Lib Dems – very poor showing on day 1 of the debate, with Don Foster on his tod. Complaints sent in and press comment about how the Lib Dems don’t look like the third force in politics with only one member present, so they improve turnout on day 2 and manage to send 18 people through the lobby to vote against and even get some of them to attend or speak in the debate (Evan Harris, Don Foster, John Hemming, Lynne Featherstone). I think Alan Beith was there because he had a petition to present after the end of the DEB debate.
Labour – as expected – the governing party got their loyal lobby fodder to do their bidding, and very late in the day, and far too late to make a difference, 22 Labour MPs managed to summon the courage to resist the mighty Voldemort/Darth Vader. Sadly, the best informed Labour MPs, John Robertson, and Derek Wyatt were not among them despite knowing, probably better than anyone else, the deficiencies of the legislation and having spoken eloquently against many of its stupidities.
Significance?
1 – a contentious bill forced through the washup contrary to precedent and good parliamentary practice.

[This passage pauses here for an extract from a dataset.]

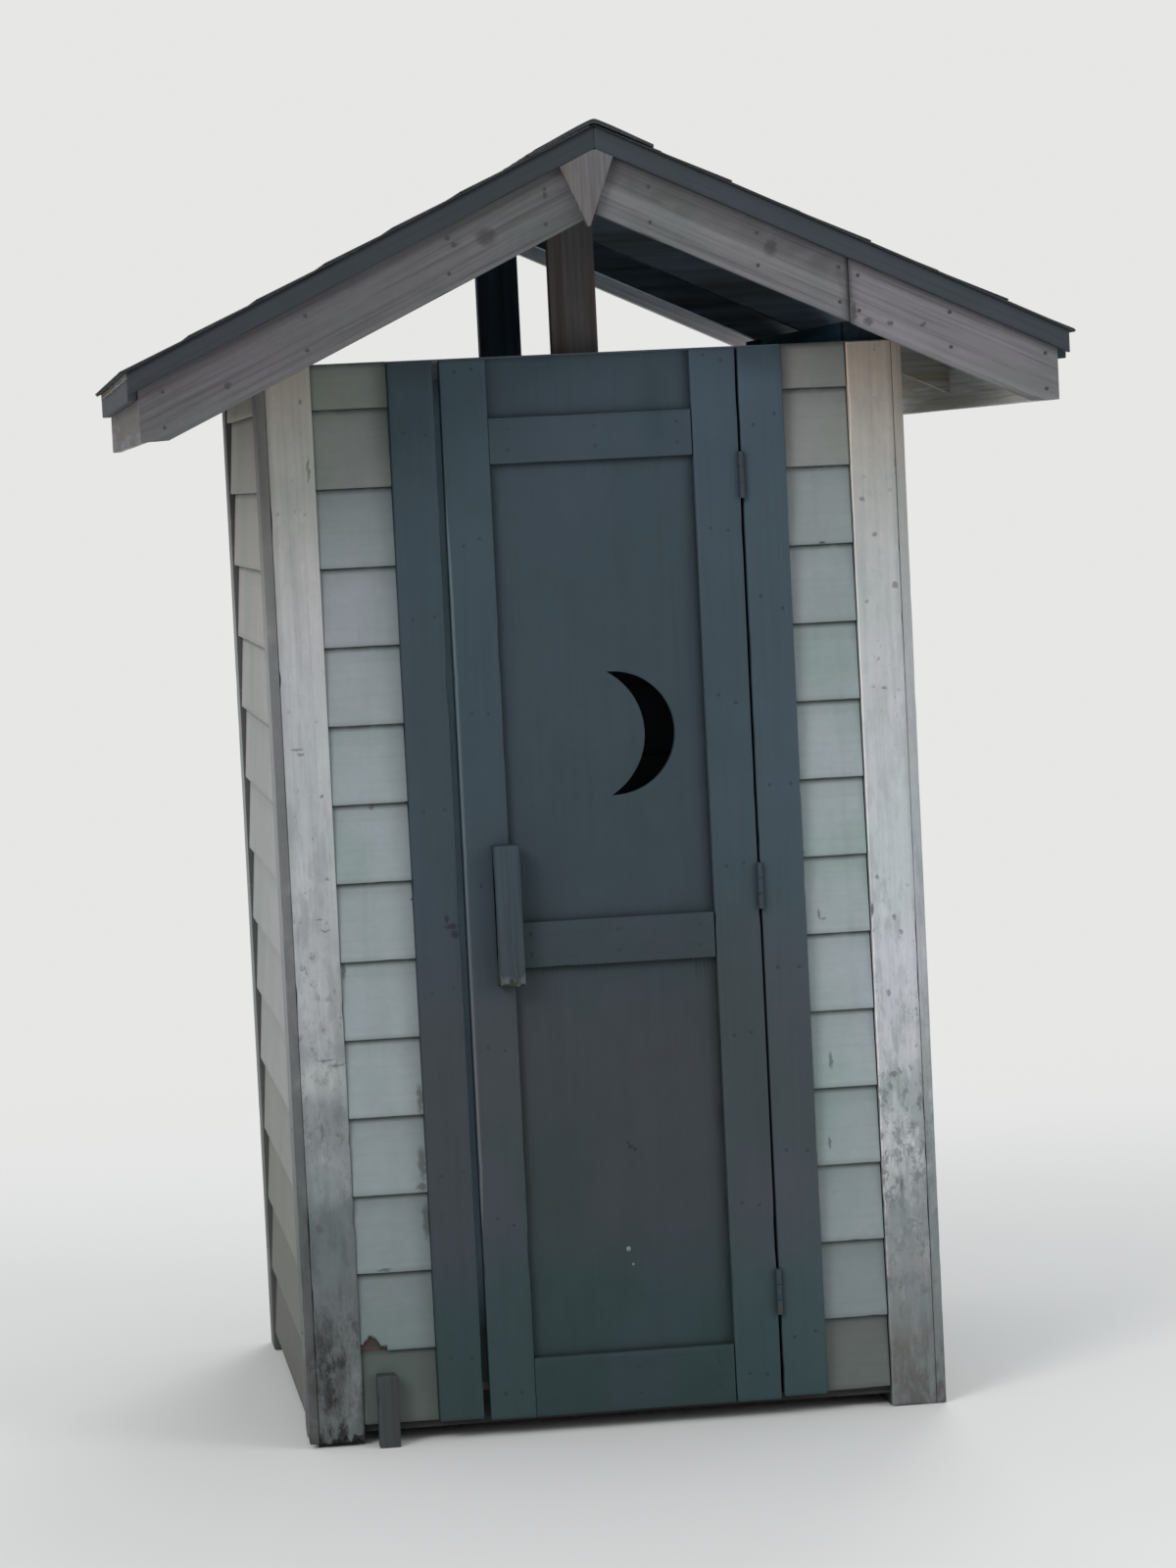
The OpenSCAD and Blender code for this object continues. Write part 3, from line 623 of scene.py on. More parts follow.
POST_BANDS = [(0.20, 0.2, 0.2, 0.2), (0.36, 1.0, 1.0, 1.0), (1.95, 1.0, 1.0, 1.0), (2.06, 0.3, 0.3, 0.3)]

# Stains, scars and rubbed places that the boards of the front show
LAP_MARKS = on_face(
    LAP_FACE, (-0.447, 1.243, 0.007, 0.005), (-0.382, 0.670, 0.007, 0.034), (-0.384, 0.545, 0.009, 0.036),
    (-0.381, 0.430, 0.009, 0.040), (-0.388, 0.500, 0.012, 0.008), (0.420, 0.985, 0.004, 0.013),
    (0.428, 0.975, 0.006, 0.004), (0.432, 0.695, 0.004, 0.020), (0.421, 0.532, 0.004, 0.014),
    (-0.470, 0.342, 0.018, 0.003), (0.470, 0.335, 0.030, 0.003), (-0.516, 0.93, 0.004, 0.02))
LEFT_PALE = on_face(
    CORNER_FACE, (-0.562, 0.720, 0.075, 0.045), (-0.575, 0.525, 0.075, 0.060), (-0.536, 0.110, 0.012, 0.060))
LEFT_MARKS = on_face(
    CORNER_FACE, (-0.585, 1.362, 0.014, 0.0035), (-0.578, 1.353, 0.010, 0.003), (-0.540, 1.27, 0.004, 0.004),
    (-0.540, 1.11, 0.005, 0.003), (-0.560, 1.032, 0.008, 0.0025), (-0.548, 1.010, 0.010, 0.0025),
    (-0.560, 0.758, 0.020, 0.003), (-0.538, 0.748, 0.018, 0.003), (-0.590, 0.43, 0.010, 0.014),
    (-0.545, 2.03, 0.004, 0.006), (-0.536, 1.90, 0.003, 0.028), (-0.575, 0.62, 0.005, 0.022),
    (-0.556, 0.30, 0.004, 0.030), (-0.590, 0.24, 0.005, 0.034), (-0.570, 0.12, 0.006, 0.040))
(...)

2 – the bill about the internet demonstrated the power of the internet, and even the luddites were aware of what was going on on twitter, and one or two arch luddites managed to grasp the key issues quite well. The MPs were aware, that perhaps as never before, their failure to properly scrutinise was being scrutinised very closely indeed. I think some of them may finally be realising that when they get hundreds of emails, it might just possibly be because hundreds of people actually are interested, and not because of some “campaign on the blogosphere” that is artificially created and can safely be ignored. the combination of broadband, Parliament TV, and the ability of people to watch debates live, and tweet one another, and for the MPs themselves to be able to follow all that in the chamber, does make for a different type of democracy.
Final comment?
I’ve learned how important it is to fast forward Bill Cash and Christopher Chope unless you wish to lose the will to live. there’s a lot to be said for watching these bills on about a half hour delay, to allow fast forwarding of the usual suspects who are always present to object to everything. But bless them – they took their objections all the way to the NO lobby, and I am grateful.”
I considered it to be a stitch-up as well, although I had a personal interest in part of one bill not getting through (which it didn’t). I think Lord Tebbit made a good point when the topic of fixed-term Parliaments came up, that this session was a fixed term and there was far too much legislation to sensibly get through in the known short time available.
On principle I would have been happy for anything that had not had proper debate time to automatically get binned, because of the behaviour of the Government in setting out so much in November. The Opposition should have refused to cooperate, and I did wonder what would have happened if the Lords had voted down the motion to suspend certain standing orders – would the whole lot have stopped at that point? You’d certainly have managed more sleep.
As for the CRaG Bill, I’m not sure it’s Parliament’s place to be final arbiter on much of that anyway. It should be put to the whole electorate to decide because those sitting in Westminster have too much vested interest for the process to be considered free of bias. The voting reform suggestion only considered one alternative, when there are many, each with good and bad points, and we were going to be stuck with a limited choice because someone thought he might gain some political advantage. There was too much in the Bill anyway, it should have been divided into at least two smaller ones.
As Troika21 suggests, I’m not apathetic, I’m annoyed and angry. I’ve learned a lot of stuff about how the system works over the past year and much of it stinks. The stitch-up is only a small part of it.